Водитель комментировать не стал, но глаза у него долго еще смеялись.

Как и все больницы, Елизаветинская, несмотря на свой опрятный внешний вид, вызывала у меня отторжение.

Маму увезли на обследование, а мне выдали заполнять кучу бумаг. Я купила Сашке в автомате минеральную воду без газа, крохотную шоколадку и вручила ему свой телефон, чтобы не грустил. Он сидел тихо, периодически бросая на меня совсем взрослые взгляды.

Когда я почти совладала с макулатурой, нам подошла медсестра и сообщила, что маму увезли на операцию. Ну, а дальше мы ждали, ждали и ждали, кажется, про нас уже даже забыли, но когда стрелки подобралист к двум часам ночи, появилась медсестра и сказала, что все нормально. Мама в реанимации.

Мы могли ехать домой, потому что пока она не пришла в себя первый раз после наркоза, к ней никого не пустят. И мы отправились на Комендантский.

Сашка — молодчина, в больнице бодрячком держался, хотя должен был плакать и спать. Но плавное движение такси и темнота его сморили. Он уснул прямо в детском кресле, свесив головку на грудь.

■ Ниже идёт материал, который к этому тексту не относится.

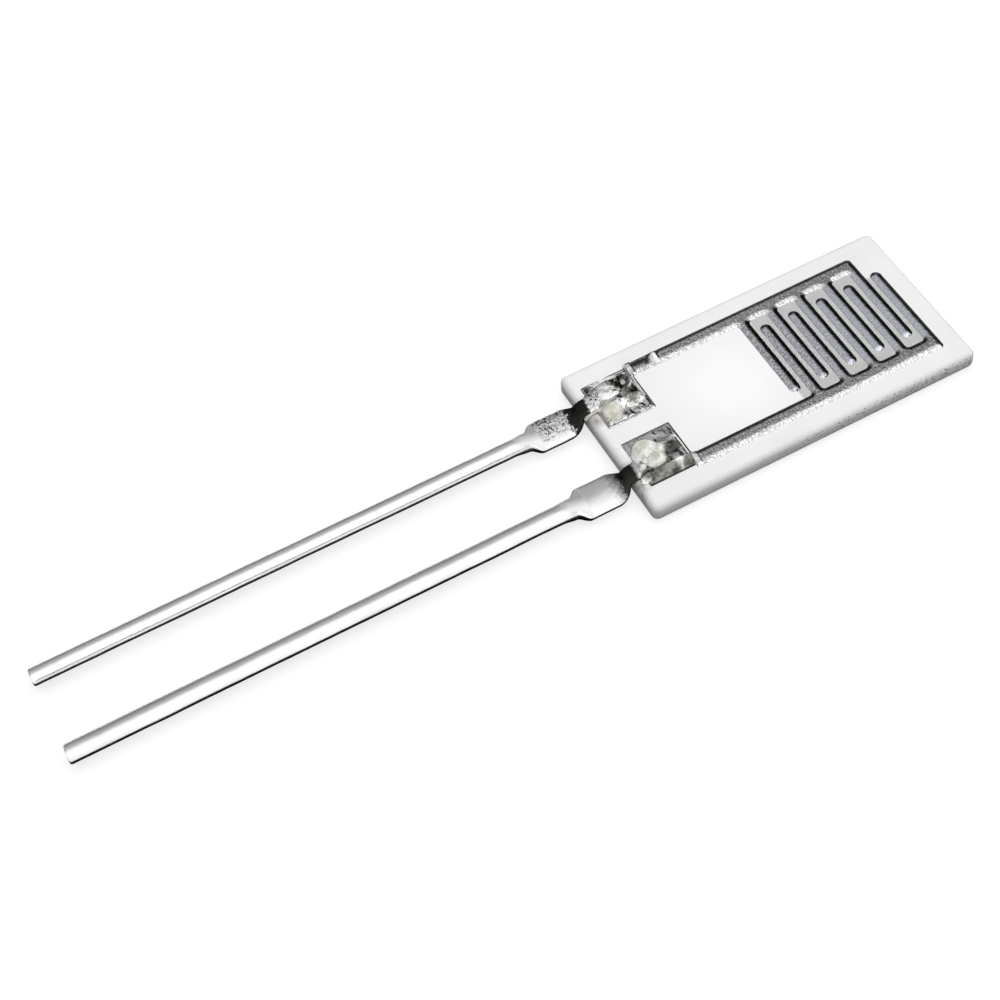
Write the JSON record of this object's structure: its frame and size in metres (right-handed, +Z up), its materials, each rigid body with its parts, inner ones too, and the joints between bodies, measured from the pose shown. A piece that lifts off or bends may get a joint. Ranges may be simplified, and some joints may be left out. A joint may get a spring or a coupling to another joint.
{
  "type": "humidity sensor element",
  "caption": "Bare resistive humidity element: a small ceramic plate with interlocking printed comb electrodes and two flattened wire leads soldered on top.",
  "frame": {"origin": "centre of the ceramic plate's underside", "axes": "+X along the plate, away from the leads; +Z up through the plate, towards the printed side; +Y across the plate, towards the back lead"},
  "size_m": [0.0261, 0.0052, 0.001],
  "materials": {
    "alumina": "matte",
    "film": "satin",
    "pad_print": "satin",
    "electrode_print": "satin",
    "tinned_wire": "satin",
    "solder": "gloss"
  },
  "bodies": {
    "root": {"ceramic_substrate": "alumina", "sensing_film": "film", "back_solder_pad": "pad_print", "front_solder_pad": "pad_print", "back_electrode_comb": "electrode_print", "front_electrode_comb": "electrode_print", "back_lead": "tinned_wire", "front_lead": "tinned_wire", "back_solder_joint": "solder", "front_solder_joint": "solder"}
  },
  "joints": []
}
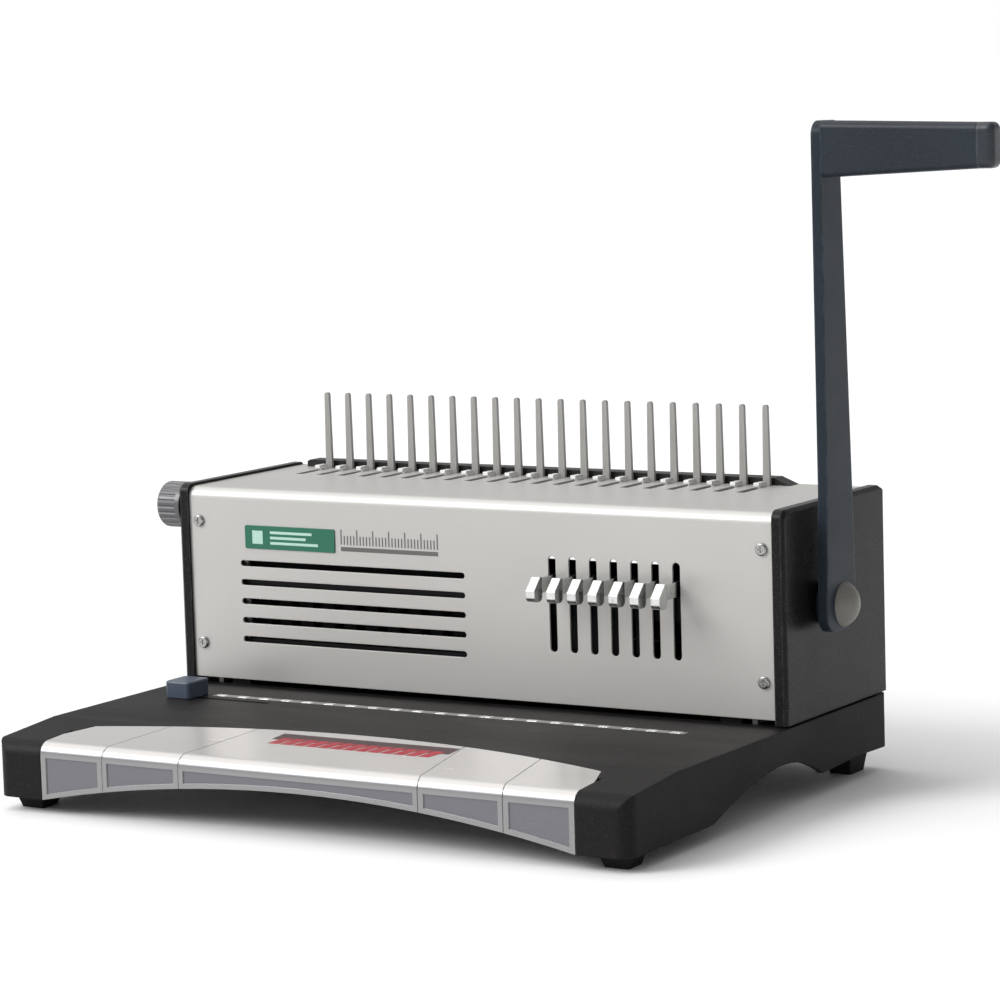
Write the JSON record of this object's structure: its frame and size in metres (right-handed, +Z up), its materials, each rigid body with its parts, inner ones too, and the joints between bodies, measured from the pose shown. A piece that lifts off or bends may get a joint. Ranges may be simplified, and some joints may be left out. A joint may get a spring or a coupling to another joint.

А я следила за бегущим нам навстречу асфальтом, белыми полосами разметки, поребриками, жирными штрихами переходов и никак у меня не хватало сил собраться и чуть отпустить ситуацию.

Привычка все контролировать, сходить с ума от того, что что-то от меня не зависит, и я не смогу чего-то предотвратить, делала меня самым несчастным человеком на планете.

Ведь с мамой то все будет хорошо, сердце это знало, а вот мозг продолжал донимать страшными картинками и мыслями. Может, поэтому я не хочу заводить ребенка, ведь сойду с ума от чиха, от постоянного беспокойства, от ужаса, что могу его потерять.

Дома Сашулька, выпив горячего молока, завалился спать, я не стала таскать его в душ, просто обтерла всего уже спящего влажными салфетками и укрыла легкой простынкой.

На крышке маминого шкафа на кухне пряталась заначка — тонкие ментоловые сигареты, я их курила, когда мы тут у мамы встречались с подругами, они были чисто женскими — стройными и пахучими, и я подумала, что возможно они меня успокоят, но не тут-то было — теперь их запах раздражал.